YOUR INSTRUCTIONS »
Give back, exactly as it appears, the run of lines opening with the one containing "Keep writing the" and closing with the one containing "return np.stack([corner.ravel() for". Nothing outside that run should appear.

GIVEN RECORDS »
+++

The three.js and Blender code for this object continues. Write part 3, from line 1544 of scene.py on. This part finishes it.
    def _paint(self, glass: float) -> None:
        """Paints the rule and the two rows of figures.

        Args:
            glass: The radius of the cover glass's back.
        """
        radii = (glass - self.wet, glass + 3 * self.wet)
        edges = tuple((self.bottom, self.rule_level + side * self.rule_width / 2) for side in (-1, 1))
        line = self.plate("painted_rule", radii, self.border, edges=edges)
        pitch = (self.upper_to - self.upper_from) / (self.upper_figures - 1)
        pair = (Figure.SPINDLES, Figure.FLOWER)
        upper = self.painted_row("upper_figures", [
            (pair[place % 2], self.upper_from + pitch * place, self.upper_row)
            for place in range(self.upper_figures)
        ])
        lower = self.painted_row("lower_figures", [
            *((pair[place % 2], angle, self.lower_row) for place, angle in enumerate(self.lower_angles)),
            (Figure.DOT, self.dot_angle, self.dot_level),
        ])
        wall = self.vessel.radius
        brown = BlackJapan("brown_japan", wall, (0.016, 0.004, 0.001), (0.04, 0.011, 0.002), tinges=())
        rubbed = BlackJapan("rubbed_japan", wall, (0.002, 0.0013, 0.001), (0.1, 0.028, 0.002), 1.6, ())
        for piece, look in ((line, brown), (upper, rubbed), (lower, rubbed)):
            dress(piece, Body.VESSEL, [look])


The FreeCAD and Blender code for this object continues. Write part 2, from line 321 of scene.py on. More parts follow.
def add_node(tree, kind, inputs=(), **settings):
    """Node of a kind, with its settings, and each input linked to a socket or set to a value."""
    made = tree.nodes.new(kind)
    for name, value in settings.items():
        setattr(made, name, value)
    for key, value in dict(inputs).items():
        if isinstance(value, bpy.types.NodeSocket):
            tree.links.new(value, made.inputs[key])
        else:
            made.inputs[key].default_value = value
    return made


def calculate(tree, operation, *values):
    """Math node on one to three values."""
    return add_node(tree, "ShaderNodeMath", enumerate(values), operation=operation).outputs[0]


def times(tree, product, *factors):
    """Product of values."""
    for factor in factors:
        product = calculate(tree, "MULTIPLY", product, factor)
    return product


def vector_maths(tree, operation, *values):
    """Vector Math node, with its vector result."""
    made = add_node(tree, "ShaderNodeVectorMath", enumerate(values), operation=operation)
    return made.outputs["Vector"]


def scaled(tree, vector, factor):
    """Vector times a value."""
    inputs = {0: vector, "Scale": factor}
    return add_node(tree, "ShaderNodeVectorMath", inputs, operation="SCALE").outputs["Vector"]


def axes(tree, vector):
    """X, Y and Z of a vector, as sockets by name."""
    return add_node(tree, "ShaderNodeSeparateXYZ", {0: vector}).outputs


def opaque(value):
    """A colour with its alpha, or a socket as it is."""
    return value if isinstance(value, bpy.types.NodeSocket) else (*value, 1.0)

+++

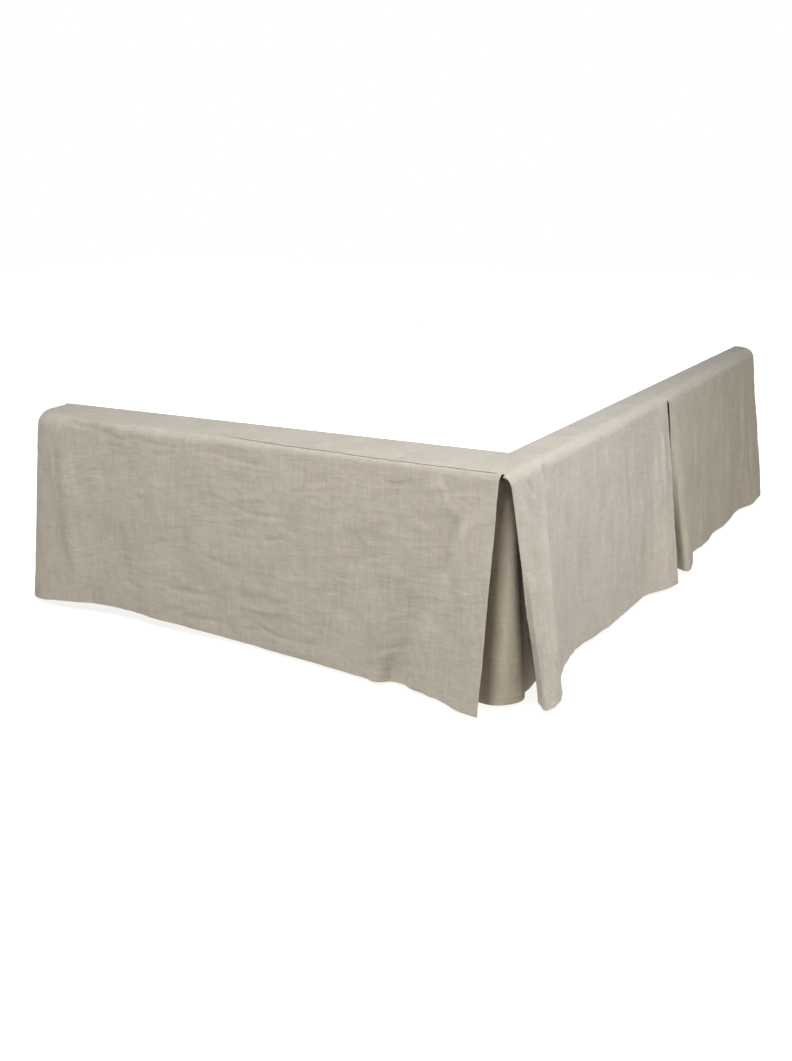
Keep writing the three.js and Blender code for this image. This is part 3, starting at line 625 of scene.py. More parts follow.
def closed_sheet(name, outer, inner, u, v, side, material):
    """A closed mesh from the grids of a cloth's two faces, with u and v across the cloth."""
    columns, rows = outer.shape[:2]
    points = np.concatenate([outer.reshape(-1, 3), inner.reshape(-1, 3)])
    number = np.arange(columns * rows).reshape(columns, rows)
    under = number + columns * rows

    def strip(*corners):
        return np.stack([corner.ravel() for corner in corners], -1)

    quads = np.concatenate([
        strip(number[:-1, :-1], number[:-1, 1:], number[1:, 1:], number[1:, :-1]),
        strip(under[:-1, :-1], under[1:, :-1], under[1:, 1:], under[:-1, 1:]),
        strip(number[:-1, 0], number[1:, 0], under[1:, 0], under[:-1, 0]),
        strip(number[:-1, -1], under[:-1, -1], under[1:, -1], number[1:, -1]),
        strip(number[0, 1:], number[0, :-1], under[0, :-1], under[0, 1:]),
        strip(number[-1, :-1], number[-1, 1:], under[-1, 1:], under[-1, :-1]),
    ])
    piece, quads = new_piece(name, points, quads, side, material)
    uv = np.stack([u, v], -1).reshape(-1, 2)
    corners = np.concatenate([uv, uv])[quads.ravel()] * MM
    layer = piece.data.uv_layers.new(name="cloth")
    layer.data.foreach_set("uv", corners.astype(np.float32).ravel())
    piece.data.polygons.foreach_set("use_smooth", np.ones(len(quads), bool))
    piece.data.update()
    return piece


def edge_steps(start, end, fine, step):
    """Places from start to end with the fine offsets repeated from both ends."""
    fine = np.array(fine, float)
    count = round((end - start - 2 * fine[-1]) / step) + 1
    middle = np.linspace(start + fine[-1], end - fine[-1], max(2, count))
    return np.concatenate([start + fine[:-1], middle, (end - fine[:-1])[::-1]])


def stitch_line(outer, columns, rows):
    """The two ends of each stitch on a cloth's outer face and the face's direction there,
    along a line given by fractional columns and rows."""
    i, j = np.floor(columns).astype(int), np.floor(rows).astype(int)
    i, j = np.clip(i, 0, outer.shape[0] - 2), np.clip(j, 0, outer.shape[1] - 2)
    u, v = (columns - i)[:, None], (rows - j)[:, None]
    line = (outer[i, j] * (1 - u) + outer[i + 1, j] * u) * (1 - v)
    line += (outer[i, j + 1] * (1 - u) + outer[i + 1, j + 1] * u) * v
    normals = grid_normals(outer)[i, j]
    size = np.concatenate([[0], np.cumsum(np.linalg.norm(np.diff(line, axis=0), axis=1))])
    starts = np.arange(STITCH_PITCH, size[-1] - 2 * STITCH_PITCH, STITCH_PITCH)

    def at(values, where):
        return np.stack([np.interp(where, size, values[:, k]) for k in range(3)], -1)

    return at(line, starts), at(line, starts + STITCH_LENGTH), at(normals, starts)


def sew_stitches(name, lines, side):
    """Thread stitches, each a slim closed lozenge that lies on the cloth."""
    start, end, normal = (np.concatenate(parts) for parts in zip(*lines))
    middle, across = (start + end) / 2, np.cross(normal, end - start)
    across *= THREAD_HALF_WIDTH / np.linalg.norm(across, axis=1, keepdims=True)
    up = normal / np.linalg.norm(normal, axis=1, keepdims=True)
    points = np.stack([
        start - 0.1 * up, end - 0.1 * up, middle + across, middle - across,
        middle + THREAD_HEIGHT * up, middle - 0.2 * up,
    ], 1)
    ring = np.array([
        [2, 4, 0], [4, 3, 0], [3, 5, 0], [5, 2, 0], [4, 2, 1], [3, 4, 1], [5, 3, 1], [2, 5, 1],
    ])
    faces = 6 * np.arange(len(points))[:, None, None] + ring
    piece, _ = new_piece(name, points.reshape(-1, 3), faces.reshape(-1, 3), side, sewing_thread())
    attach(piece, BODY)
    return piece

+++

WRITTEN ANSWER »
Keep writing the three.js and Blender code for this image. This is part 3, starting at line 625 of scene.py. More parts follow.
def closed_sheet(name, outer, inner, u, v, side, material):
    """A closed mesh from the grids of a cloth's two faces, with u and v across the cloth."""
    columns, rows = outer.shape[:2]
    points = np.concatenate([outer.reshape(-1, 3), inner.reshape(-1, 3)])
    number = np.arange(columns * rows).reshape(columns, rows)
    under = number + columns * rows

    def strip(*corners):
        return np.stack([corner.ravel() for corner in corners], -1)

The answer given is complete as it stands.